For a long time there has been a debate about whether or not Einstein believed in God (whatever that word means). Many years ago, when I was a student, I attended a lecture by a famous physicist who had been an associate of Einstein. A Christian student asked him if he knew what Einstein's opinion was on the existence of God. The physicist replied, with a great deal of irritation at what he obviously thought was an irrelevant question, that Einstein did not believe in God. A rather biased recent article in New Scientist magazine came to much the same conclusion. But to say that Einstein did not believe in 'God' is simplistic, and ignors the many statements made by Einstein that evince a deep and lasting conviction that the Universe has a Self. The physicist who gave the lecture was an extremely dry, 'left-brain', individual; probably Einstein felt it was a waste of time sharing his pantheistic ideas about God, or a universal Self, with those who were unable to go beyond very limited definitions. Attempts to categorize his convictions, or to appropriate them for conventional theistic or atheistic purposes, miss their subtlety and their apophatic resonances. (Apophatic: http://en.wikipedia.org/wiki/Negative_theology)

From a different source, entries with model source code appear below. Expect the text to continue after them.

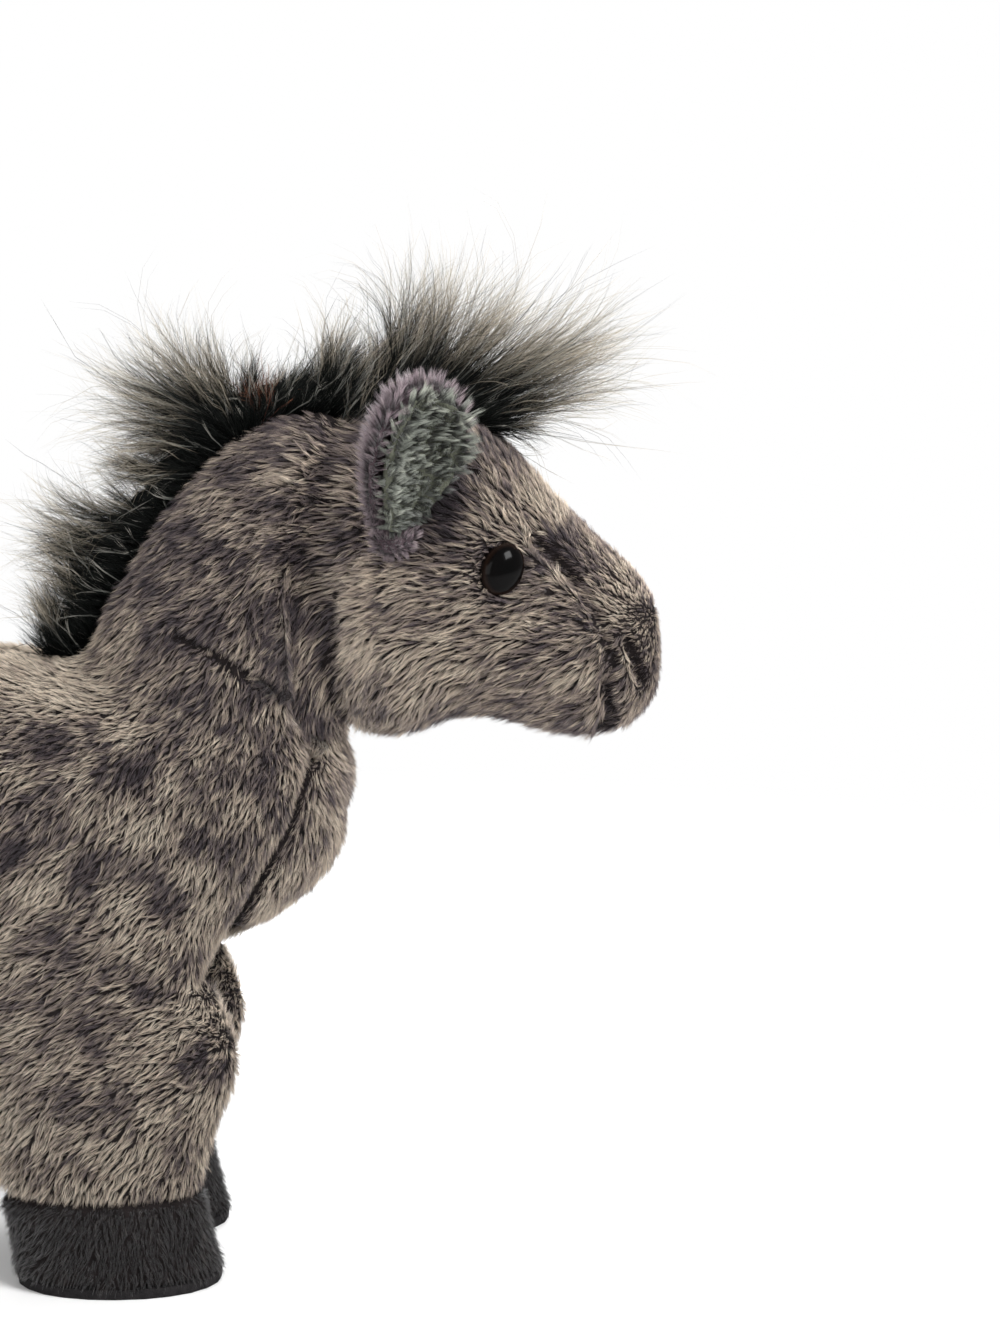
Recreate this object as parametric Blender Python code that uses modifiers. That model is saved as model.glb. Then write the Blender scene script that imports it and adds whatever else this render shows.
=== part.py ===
# Plush foal, standing: a stuffed toy horse with a long-pile mane, sewn-on ears and soft legs.
# Metres, +Z up. The toy faces +X, is symmetric about Y = 0 and stands on Z = 0.
# Each stuffed form is a coarse loft of rings, rounded by Subdivision Surface. Where two forms
# meet at a bending seam, the seam is round about that joint's axis, so the toy can move there.

import math

import bmesh
import bpy
from mathutils import Matrix, Vector
from mathutils.bvhtree import BVHTree

# Overall sizes of the stuffed forms
TRUNK_LENGTH = 0.148
TRUNK_HEIGHT = 0.077
TRUNK_WIDTH = 0.068
NECK_WIDTH = 0.054
HEAD_LENGTH = 0.074
HEAD_HEIGHT = 0.074
HEAD_WIDTH = 0.048
LEG_LENGTH = 0.104
LEG_THICKNESS = 0.052
LEG_WIDTH = 0.030

# Places of the forms
CHEST_X = 0.052
TRUNK_MID_Z = 0.0985
NECK_BASE_X = 0.0104
NECK_BASE_Z = 0.099
HEAD_BACK_X = 0.042
HEAD_MID_Z = 0.148
NOSE_X = HEAD_BACK_X + HEAD_LENGTH
FORELEG_X = -0.001
HINDLEG_X = -0.073
LEG_Y = 0.0198

# Clearances
SEAM_GAP = 0.0003
JOINT_GAP = 0.0005
SWING_GAP = 0.0014
ANGLE_GAP = math.radians(1.5)
CUT_OVERRUN = 0.002
WELD = 0.000002
FLAT_ANGLE = math.radians(1.5)

# Bending seams: where they turn, how large their round seats are, how far they go
HIP_Z = 0.086
HIP_RADIUS = 0.024
LEG_SWING = math.radians(8)
NECK_PIVOT_X = 0.0060
NECK_PIVOT_Z = 0.0950
NECK_RADIUS = 0.0400
NECK_NOD_DOWN = math.radians(6)
NECK_NOD_UP = math.radians(5)
NECK_LIP_ANGLE = math.radians(16)
NECK_NAPE_ANGLE = math.radians(114)
NECK_NAPE_REACH = 0.041
TURN_X = 0.029
TURN_RADIUS = 0.0215
HEAD_TURN = math.radians(12)
HEAD_WRAP = math.radians(54)

# Plush fabric and sewn-in panels
FABRIC = 0.0018
GUSSET_CHEST_HALF = 0.0135
GUSSET_LEG_HALF = 0.0042
GUSSET_BELLY_HALF = 0.0125
GUSSET_REAR_HALF = 0.0045
GUSSET_TOP_Z = 0.110

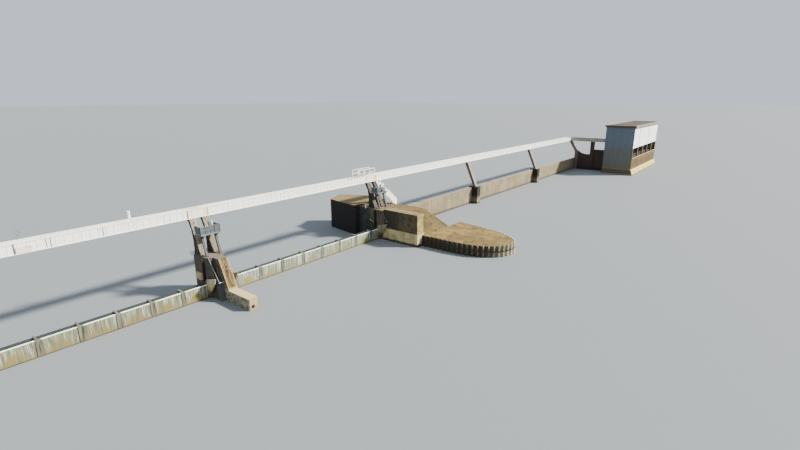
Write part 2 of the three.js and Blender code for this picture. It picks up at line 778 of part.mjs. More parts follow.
// Wall along the upstream edge of the dyke, cast with the plinths of the two legs.
const DYKE_Y = [-200, -150];
const KNEE_LEG_IN = 40;
const plinths = [LEG_A, LEG_B].map((x) =>
  block(x - PLINTH_HALF, x + PLINTH_HALF, ...PLINTH, 0, DYKE_TOP + PLINTH_RISE - SEAT),
);
piece(
  "dyke_wall",
  join([block(YARD_BACK_X + SEAT, KNEE + KNEE_LEG_IN - SEAT, ...DYKE_Y, 0, DYKE_TOP), ...plinths]),
  paleConcrete,
);

// Knee leg: an upright foot on the dyke and a raking head below the turn of the bridge.
const KNEE_LEG_WIDTH = 90;
const kneeLegX = [KNEE + KNEE_LEG_IN, KNEE + KNEE_LEG_IN + KNEE_LEG_WIDTH];
const KNEE_LEG_Y = [-340, -200];
const KNEE_BEND = [800, 770];
const KNEE_HEAD_Y = [-20, 90];
const kneeLegProfile = [
  [KNEE_LEG_Y[0], 0],
  [KNEE_LEG_Y[1], 0],
  [KNEE_LEG_Y[1], KNEE_BEND[1]],
  [KNEE_HEAD_Y[1], BRIDGE_FOOT - SEAT],
  [KNEE_HEAD_Y[0], BRIDGE_FOOT - SEAT],
  [KNEE_LEG_Y[0], KNEE_BEND[0]],
];
piece("knee_leg", alongX(kneeLegProfile, ...kneeLegX), concrete);

// Intake wing wall with a dished top, the intake pier, and the beam on to the powerhouse with a
// thinner wall below it.
const INTAKE_PIER_Y = [-1010, -860];
const INTAKE_PIER_LAP = 20;
const INTAKE_BEAM = [820, 900];
const INTAKE_BEAM_LAP = 10;
const INTAKE_SCREEN_INSET = 15;
const WING_TOP = [830, 680];
const DISH_LOW = [-480, 640];
const DISH_STEPS = 8;
const dish = new THREE.QuadraticBezierCurve(
  new THREE.Vector2(KNEE_LEG_Y[0] - SEAT, WING_TOP[0]),
  new THREE.Vector2(...DISH_LOW),
  new THREE.Vector2(INTAKE_PIER_Y[1], WING_TOP[1]),
);
const wingWall = [
  [KNEE_LEG_Y[0] - SEAT, 0],
  ...dish.getPoints(DISH_STEPS).map((p) => [p.x, p.y]),
  [INTAKE_PIER_Y[1] - BITE, WING_TOP[1]],
  [INTAKE_PIER_Y[1] - BITE, 0],
];
const [wingX0, wingX1] = [kneeLegX[0] + BITE, kneeLegX[1] - BITE];
piece(
  "intake_wall",
  join([
    alongX(wingWall, wingX0, wingX1),
    block(wingX0 - INTAKE_PIER_LAP, wingX1 + INTAKE_PIER_LAP, ...INTAKE_PIER_Y, 0, BRIDGE_FOOT - SEAT),
    block(
      wingX0 - INTAKE_BEAM_LAP,
      wingX1 + INTAKE_BEAM_LAP,
      HOUSE_Y1 + SEAT,
      INTAKE_PIER_Y[0] + BITE,
      ...INTAKE_BEAM,
    ),
    block(
      wingX0 + INTAKE_SCREEN_INSET,
      wingX1 - INTAKE_SCREEN_INSET,
      HOUSE_Y1 + SEAT,
      INTAKE_PIER_Y[0] + BITE,
      0,
      INTAKE_BEAM[0] + BITE,
    ),
  ]),
  darkConcrete,
);

// Powerhouse: base ledge, four walls, two floors, roof slab.
const BASE_LAP = 40;
const BASE_FRONT_TOP = 30;
const BASE_FRONT_FOOT = 100;
const baseLedge = alongX(
  [
    [HOUSE_Y0 - BASE_FRONT_FOOT, 0],
    [HOUSE_Y1, 0],
    [HOUSE_Y1, HOUSE_BASE_TOP],
    [HOUSE_Y0 - BASE_FRONT_TOP, HOUSE_BASE_TOP],
  ],
  HOUSE_X0 - BASE_LAP,
  HOUSE_X1 + BASE_LAP,
);
piece("powerhouse_base", baseLedge, buffConcrete);
const wallFoot = HOUSE_BASE_TOP + SEAT;
const innerX = [HOUSE_X0 + HOUSE_WALL + SEAT, HOUSE_X1 - HOUSE_WALL - SEAT];
const innerY = [HOUSE_Y0 + HOUSE_WALL + SEAT, HOUSE_Y1 - HOUSE_WALL - SEAT];
function sideWall(name, x0) {
  piece(name, block(x0, x0 + HOUSE_WALL, ...innerY, wallFoot, HOUSE_TOP), paleConcrete);
}
sideWall("powerhouse_left_wall", HOUSE_X0);
sideWall("powerhouse_right_wall", HOUSE_X1 - HOUSE_WALL);

// The return span ends at a door in the upstream wall.
const DOOR_WIDTH = 110;
const DOOR_HEIGHT = 225;
const DOOR_THICK = 8;
const doorX = [KNEE + (BRIDGE_WIDTH - DOOR_WIDTH) / 2, KNEE + (BRIDGE_WIDTH + DOOR_WIDTH) / 2];
const doorFoot = BRIDGE_FOOT + DECK_LEVEL;
piece(
  "powerhouse_upstream_wall",
  cut(block(HOUSE_X0, HOUSE_X1, HOUSE_Y1 - HOUSE_WALL, HOUSE_Y1, wallFoot, HOUSE_TOP), [
    block(...doorX, HOUSE_Y1 - HOUSE_WALL - BITE, HOUSE_Y1 + BITE, doorFoot, doorFoot + DOOR_HEIGHT),
  ]),
  paleConcrete,
);
piece(
  "powerhouse_door",
  block(
    doorX[0] + SEAT,
    doorX[1] - SEAT,
    HOUSE_Y1 - HOUSE_WALL + DOOR_THICK,
    HOUSE_Y1 - HOUSE_WALL + 2 * DOOR_THICK,
    doorFoot + SEAT,
    doorFoot + DOOR_HEIGHT - SEAT,
  ),
  greySteel,
);

// Five tall openings in a row look downstream.
const OPENINGS = 5;
const OPENING_PILLAR = 110;
const openingPitch = (HOUSE_X1 - HOUSE_X0 - 2 * HOUSE_WALL) / OPENINGS;
const openingCuts = [];
for (let i = 0; i < OPENINGS; i++) {
  const x0 = HOUSE_X0 + HOUSE_WALL + i * openingPitch + OPENING_PILLAR / 2;
  const x1 = x0 + openingPitch - OPENING_PILLAR;
  openingCuts.push(block(x0, x1, HOUSE_Y0 - BITE, HOUSE_Y0 + HOUSE_WALL + BITE, HOUSE_SILL, HOUSE_HEAD));
}
piece(
  "powerhouse_downstream_wall",
  cut(block(HOUSE_X0, HOUSE_X1, HOUSE_Y0, HOUSE_Y0 + HOUSE_WALL, wallFoot, HOUSE_TOP), openingCuts),
  paleConcrete,
);
const FLOOR_THICK = 30;
function floorSlab(name, top) {
  piece(name, block(...innerX, ...innerY, top - FLOOR_THICK, top), concrete);
}
floorSlab("powerhouse_lower_floor", HOUSE_SILL);
floorSlab("powerhouse_upper_floor", HOUSE_UPPER_FLOOR);
piece(
  "powerhouse_roof",
  block(
    HOUSE_X0 - ROOF_LAP,
    HOUSE_X1 + ROOF_LAP,
    HOUSE_Y0 - ROOF_LAP,
    HOUSE_Y1 + ROOF_LAP,
    HOUSE_TOP + SEAT,
    HOUSE_TOP + ROOF_THICK,
  ),
  concrete,
);

// The origin is the middle of the whole structure's foot.
const extent = new THREE.Box3().setFromObject(barrage);
barrage.position.set(-(extent.min.x + extent.max.x) / 2, -(extent.min.y + extent.max.y) / 2, 0);

export default barrage;
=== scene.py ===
from collections import namedtuple
import math
import bpy
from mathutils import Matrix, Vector


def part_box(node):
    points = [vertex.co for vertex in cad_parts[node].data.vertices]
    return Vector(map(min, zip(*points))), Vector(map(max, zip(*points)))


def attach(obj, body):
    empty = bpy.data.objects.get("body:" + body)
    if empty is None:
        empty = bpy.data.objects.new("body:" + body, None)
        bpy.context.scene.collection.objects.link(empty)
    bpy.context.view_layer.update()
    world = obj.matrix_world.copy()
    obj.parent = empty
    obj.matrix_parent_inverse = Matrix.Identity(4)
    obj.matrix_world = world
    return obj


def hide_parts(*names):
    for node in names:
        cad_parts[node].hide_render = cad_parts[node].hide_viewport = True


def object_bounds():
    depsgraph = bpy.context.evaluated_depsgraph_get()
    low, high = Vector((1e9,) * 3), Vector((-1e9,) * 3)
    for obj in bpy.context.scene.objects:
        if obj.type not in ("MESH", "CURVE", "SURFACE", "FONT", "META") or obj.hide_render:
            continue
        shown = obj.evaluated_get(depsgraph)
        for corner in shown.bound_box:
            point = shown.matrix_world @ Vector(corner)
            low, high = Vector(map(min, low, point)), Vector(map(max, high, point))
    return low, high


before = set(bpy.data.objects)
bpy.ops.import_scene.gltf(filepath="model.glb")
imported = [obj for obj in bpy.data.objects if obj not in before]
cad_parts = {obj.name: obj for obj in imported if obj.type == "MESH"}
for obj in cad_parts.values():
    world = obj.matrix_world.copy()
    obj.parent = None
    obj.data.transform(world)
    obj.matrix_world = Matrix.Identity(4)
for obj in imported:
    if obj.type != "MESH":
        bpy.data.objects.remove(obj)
cad_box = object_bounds()


# River piers.
# Cast concrete, buff where the sun and spray clean it and dark brown on the damp left side, which
# also carries painted shade, with brown runs on the raked buttress. Steel guides line the gate
# slots, and a drain opens in the nose.
def shade(red, green, blue):
    """A paint or stone colour given as 0 to 255, as the shader wants it."""
    return tuple((value / 255) ** 2.2 for value in (red, green, blue)) + (1.0,)


class Wire:
    """A shader socket. Sums on it add Math nodes, and any other node comes from node()."""

    def __init__(self, tree, socket=None):
        self.tree = tree
        self.socket = socket

    def node(self, kind, settings=(), inputs=(), output=0):
        made = self.tree.nodes.new("ShaderNode" + kind)
        for name, value in dict(settings).items():
            setattr(made, name, value)
        for key, value in dict(inputs).items():
            if isinstance(value, Wire):
                self.tree.links.new(value.socket, made.inputs[key])
            else:
                made.inputs[key].default_value = value
        return Wire(self.tree, made.outputs[output])

    def maths(self, operation, term=0.0):
        return self.node("Math", {"operation": operation}, {0: self, 1: term})

    def over(self, *layers):
        """This colour with others laid over it in turn, each with its share from 0 to 1."""
        colour = self
        for share, paint in layers:
            paint = paint if isinstance(paint, Wire) else shade(*paint)
            colour = self.node("Mix", {"data_type": "RGBA"}, {0: share, 6: colour, 7: paint}, 2)
        return colour

    def __add__(self, term):
        return self.maths("ADD", term)

    __radd__ = __add__

    def __sub__(self, term):
        return self.maths("SUBTRACT", term)

    def __rsub__(self, term):
        return self.node("Math", {"operation": "SUBTRACT"}, {0: term, 1: self})

    def __mul__(self, term):
        return self.maths("MULTIPLY", term)

    __rmul__ = __mul__


Axes = namedtuple("Axes", "x y z")


def axes(vector):
    """The three parts of a place or a direction."""
    parts = vector.node("SeparateXYZ", inputs={0: vector}).socket.node.outputs
    return Axes(*(Wire(vector.tree, part) for part in parts))


def new_finish(name):
    """A new material, its shader, and the place on the object that its patterns read."""
    made = bpy.data.materials.new(name)
    made.use_nodes = True
    return made, made.node_tree.nodes["Principled BSDF"], Wire(made.node_tree).node("TexCoord", output=3)


def facing_at(place):
    """The way that the surface looks."""
    return axes(place.node("NewGeometry", output=1))


def noise(place, scale, detail=4.0, roughness=0.55):
    settings = {"Vector": place, "Scale": scale, "Detail": detail, "Roughness": roughness}
    return place.node("TexNoise", inputs=settings)


def stretched(place, x, y, z):
    return place.node("Mapping", inputs={"Vector": place, "Scale": (x, y, z)})


def ease(value, low, high):
    """0 below low, 1 above high, and smooth between them."""
    settings = {"interpolation_type": "SMOOTHSTEP"}
    return value.node("MapRange", settings, {"Value": value, "From Min": low, "From Max": high})


def against(part, low=0.4):
    """1 on faces that look back along an axis, and 0 on the others."""
    return ease(part * -1.0, low, 0.8)


def blended(share, first, second):
    """One shade passing into another."""
    settings = {"data_type": "RGBA"}
    return share.node("Mix", settings, {0: share, 6: shade(*first), 7: shade(*second)}, 2)


def seam(value, pitch, half_width):
    """1 along lines that stand a pitch apart, and 0 between them."""
    return 1 - ease(value.maths("PINGPONG", pitch / 2), half_width * 0.4, half_width)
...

Here's a letter New Scientist published in reply to their article:



The interesting thing about Einstein's take on God and religion is not that he considered god to be impersonal, but that he recognised the vast and intense intelligence inherent in the universe. Perhaps in the first half of the 20th century it was easier to think of personhood as a separate thing to physicality, and to associate the idea of a personal god only with the abuses of that concept perpetuated by those in power. But compartmentalisation has broken down and the disciplines of physics, biology, psychology and philosophy are more integrated than ever before. Just as we ascribe personhood to the complex animated system of energy, mass and chemistry we call the human body, it is not unscientific to ascribe personhood to the universe. Science is at a crucial point, where we are finding that most of the mass in the universe is something we know nothing about and where we can look so closely at subatomic matter that it disappears before our eyes. At the same time, our ability to reconcile ethics with scientific capability is being challenged in many areas, from genetic design to space exploration. This is no time to write off god as an impersonal force of nature, nor to write off our fellow human beings as expendable units. Einstein, genius as he was, may have thrown out the baby (a personal god) with the bath water (abuses of religion), but he didn't get rid of the bath.